EXERCISE PROMPT: Beginning at the first line of the data, print each line exactly, stopping after the line that contains "ARC_STEPS = 24".

EXERCISE MATERIAL:
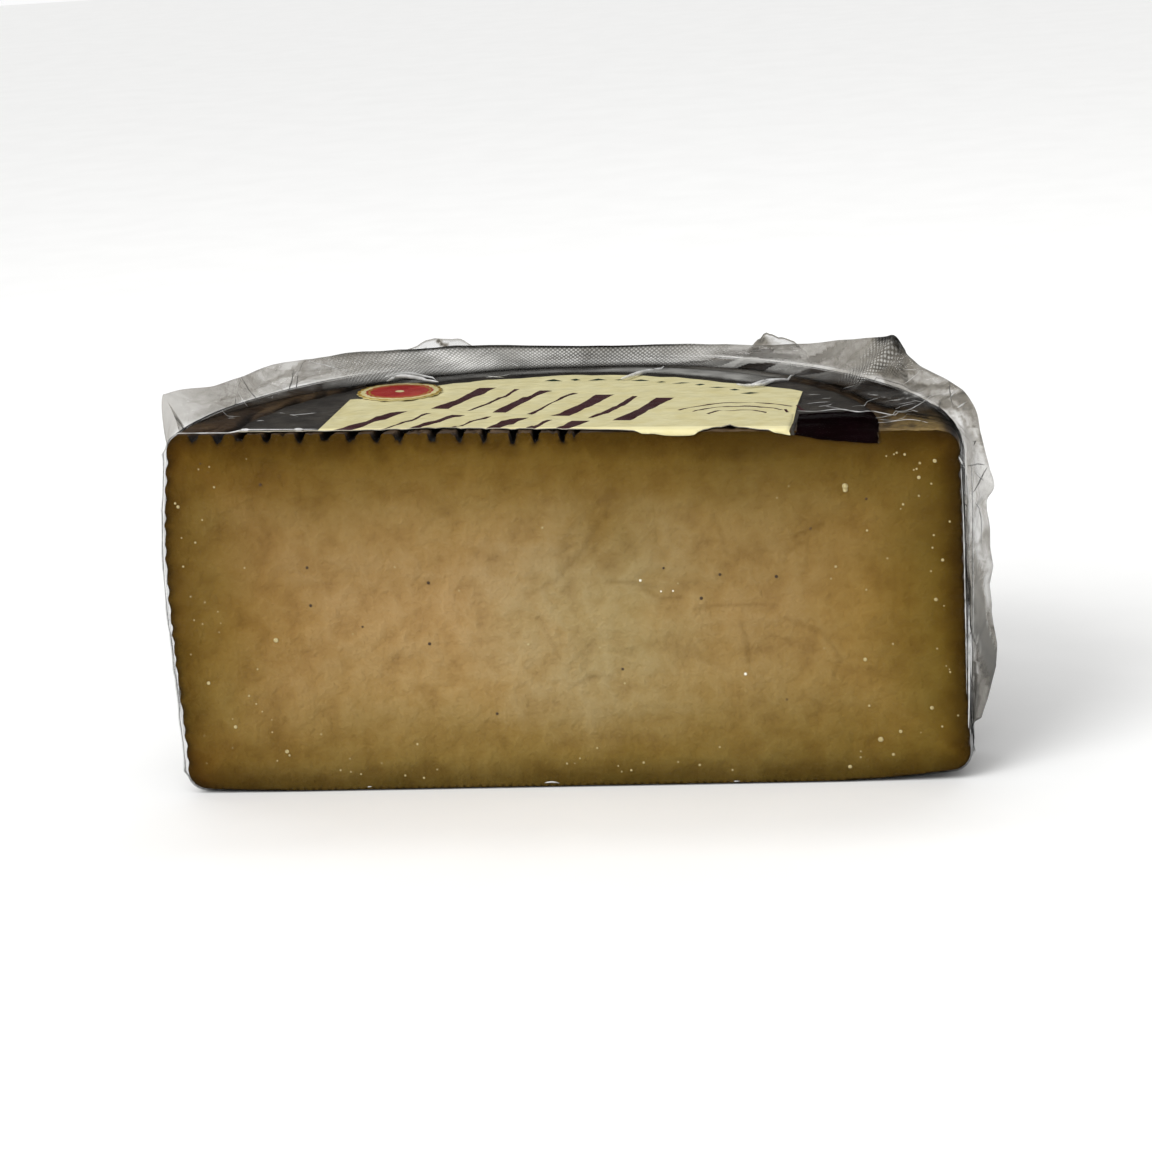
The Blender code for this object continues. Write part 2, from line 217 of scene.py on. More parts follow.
# The print: a cream field with an arched top on a dark ground, and a wine-black field beside
# it where the paper turns down over the cut.
PRINT_FRONT = -9
FIELD_SIDE = 59.3
FIELD_RISE = 39
FIELD_ARCH = 69.5
FIELD_SHOULDER = ((41, 56.1), (56, 49), (FIELD_SIDE, 45))
FLAP = ((60.3, PRINT_FRONT), (60.3, 17), (79, 22.5), (90, 22.5), (90, PRINT_FRONT))
ARC_STEPS = 24

# Rows of slanted brush strokes and small lozenges that stand where a label has its wording.
# Each form of stroke is its width and how far its middle bows to the right.
Strokes = namedtuple("Strokes", "first pitch count foot rise length lean")
STROKE_ROWS = (Strokes(first=-33, pitch=8.2, count=7, foot=27, rise=-2.5, length=27, lean=8),
               Strokes(first=-55, pitch=8.2, count=7, foot=-1, rise=-2.2, length=25, lean=12))
STROKE_FORMS = ((4.6, 0.4), (1.4, 0.8), (3.4, -0.9), (1.4, -0.5), (5, 0.6), (2.2, 1.1))
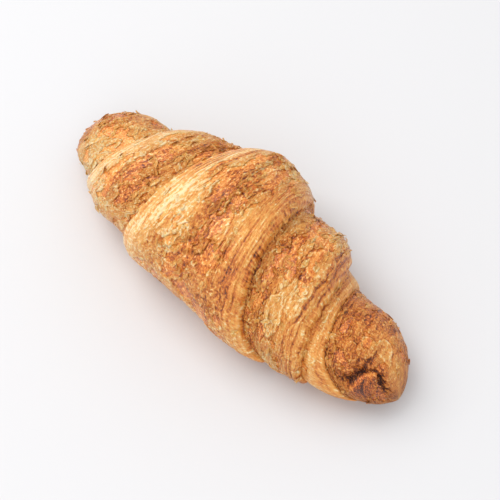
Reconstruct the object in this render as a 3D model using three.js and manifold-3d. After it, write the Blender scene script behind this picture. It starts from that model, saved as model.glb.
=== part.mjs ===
// A butter croissant: one long triangle of laminated dough, rolled up from its base to its
// point and baked lying on its tail. The wraps step down from the middle to both ends, the
// underside is pressed flat by the tray, and both ends lift a little off it.
// Millimetres, +Z up, +X along the roll, origin in the middle of the underside.

import * as THREE from 'three';
import { mergeVertices } from 'three/addons/utils/BufferGeometryUtils.js';
import Module from 'manifold-3d';

const LENGTH = 165; // from end to end along the roll
const MIDDLE_RADIUS = 32.1; // of the middle wrap, before the tray flattens it
const WRAP_FLARE = 0.072; // how much each wrap widens per millimetre from the middle
const AXIS_HEIGHT = 0.7; // height of the roll's axis, as a share of the local radius
const CROWN = 0.836; // rise of the top above the axis, as a share of the radius
const BELLY = 0.82; // drop of the underside below the axis, as a share of the radius
const SQUARENESS = 0.95; // below 1 the section is a little fuller than an ellipse
const BACK_FULLNESS = 0.013; // the back bulges this share more than the front

const LEFT_END = { cap: 39.5, bluntness: 2.3, lift: 4 };
const RIGHT_END = { cap: 26.2, bluntness: 1.75, lift: 5 };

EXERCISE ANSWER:
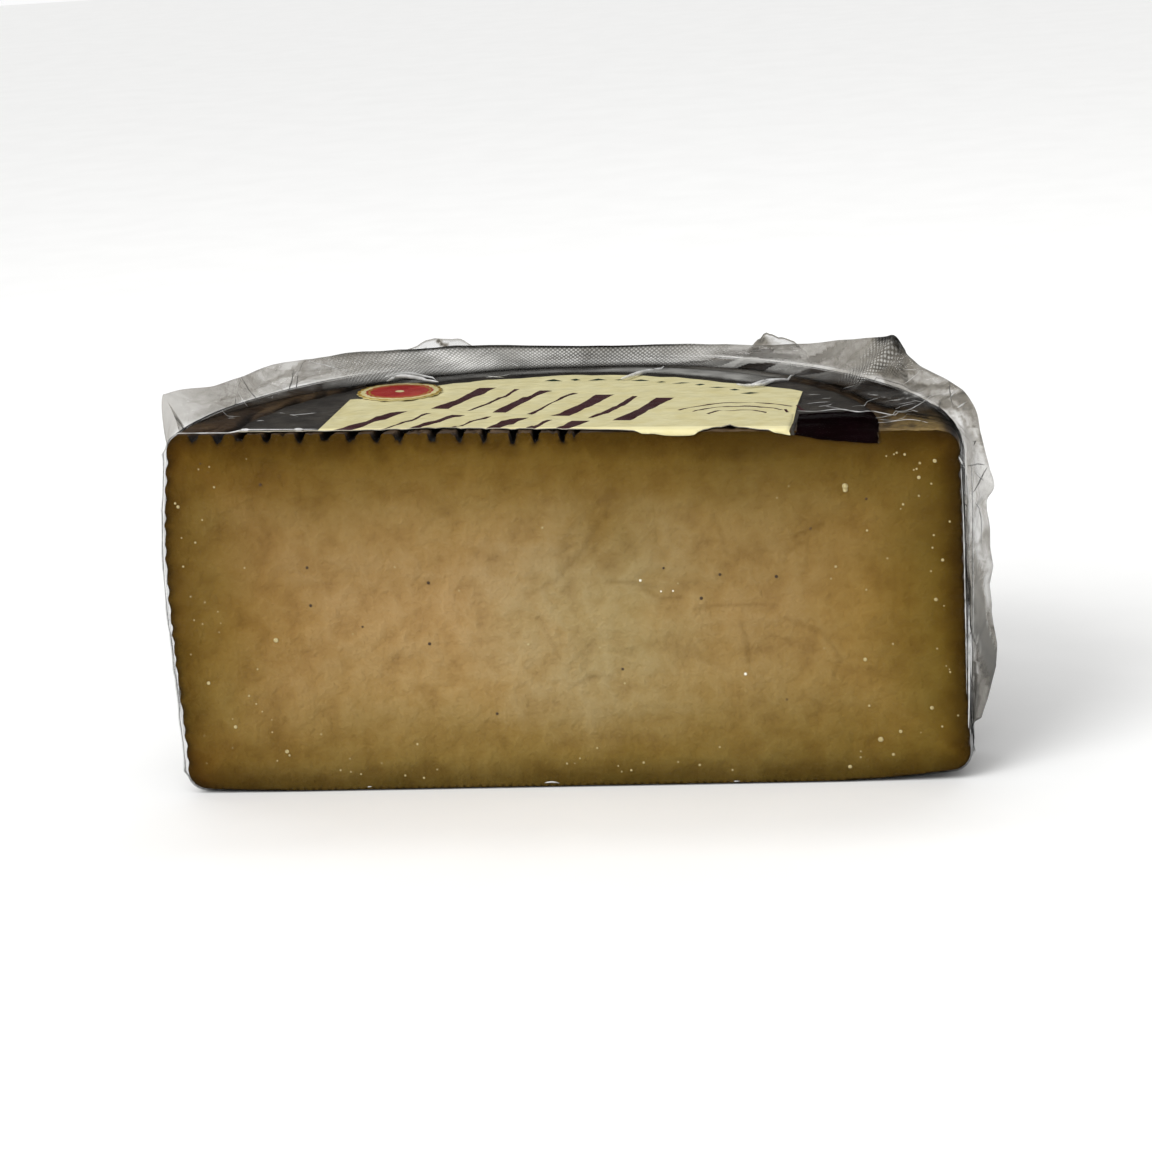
The Blender code for this object continues. Write part 2, from line 217 of scene.py on. More parts follow.
# The print: a cream field with an arched top on a dark ground, and a wine-black field beside
# it where the paper turns down over the cut.
PRINT_FRONT = -9
FIELD_SIDE = 59.3
FIELD_RISE = 39
FIELD_ARCH = 69.5
FIELD_SHOULDER = ((41, 56.1), (56, 49), (FIELD_SIDE, 45))
FLAP = ((60.3, PRINT_FRONT), (60.3, 17), (79, 22.5), (90, 22.5), (90, PRINT_FRONT))
ARC_STEPS = 24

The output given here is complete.